After the concert, the six head over to Alexis’ dad’s country estate to do some mad partying. The place is a very ’80s idea of luxe — it looks like a colonial manor-house restaurant that specializes in fondue. It’s sprawling and comfy, with hideous mod furniture, and the kids take it over, moving into the backyard for a drinking game of Never Have I Ever. At which point secrets are told. Accusations are hurled. And the movie demonstrates how the notion of “satanic heavy-metal murders” is, indeed, a corny concocted 1980s cliché that could also be, in its way, the tip of something real.

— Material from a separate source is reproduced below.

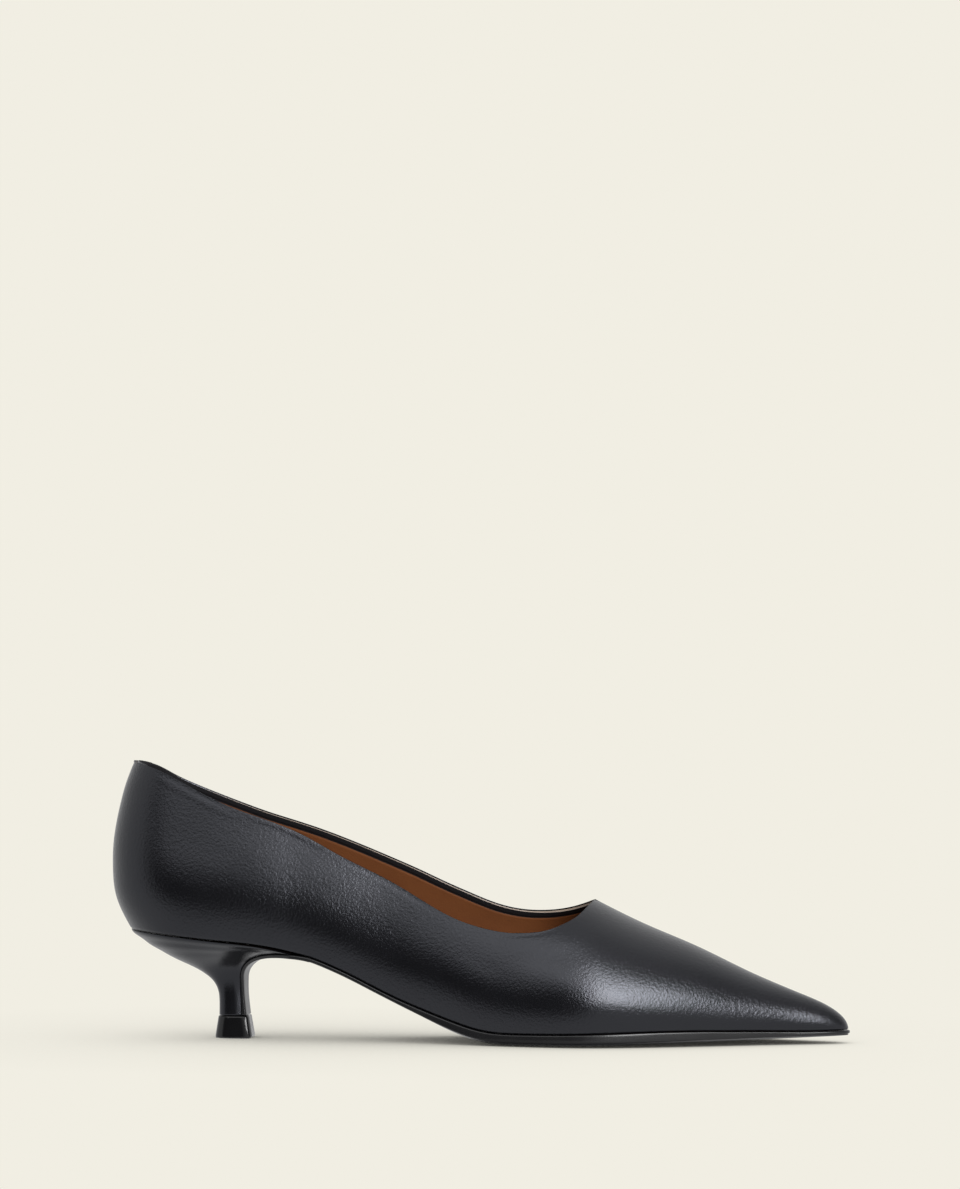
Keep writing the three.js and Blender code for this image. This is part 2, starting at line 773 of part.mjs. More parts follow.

As the film’s trailer has already revealed, the lambs in this case aren’t going to the slaughter. Far from it. What we’re seeing in “We Summon the Darkness” mixes “Chain Saw” with a touch of Manson with a touch of Lena Dunham’s “Girls.” It’s like a good Blumhouse movie, told in elegantly framed images, and though the situation is extreme, the violent action is staged in a manner that one might describe as the understated version of over-the-top. There are stabbings, slashings, even a power tool (a rotary brush cutter), but there’s no unnecessary blood gush. Whenever someone new shows up (a county sheriff, a nosy stepmother), the suspense peaks, and Meyers makes sensational use of “Heaven” by Belinda Carlisle, which plays quietly, in another part of the house, as the mayhem is happening.

Once you adjust to the fact that you’re watching a booby-trapped house-party slaughter movie, the dark-side-of-girl-power sociology that revved up the first half starts to fade a bit. And when Knoxville’s pastor shows up for real, the actor should have been a wily hoot of decadence, but instead he’s used as a lugubrious Lurch whose presence calls up the standard movie didacticism about toxic Christian hypocrisy. That said, “We Summon the Darkness” is a horror ride worth taking, even if it may be the first film I’ve seen since the coronavirus hit that could totally have used a movie-theater audience. There are certain kinds of thrills that need to be crowd-sourced.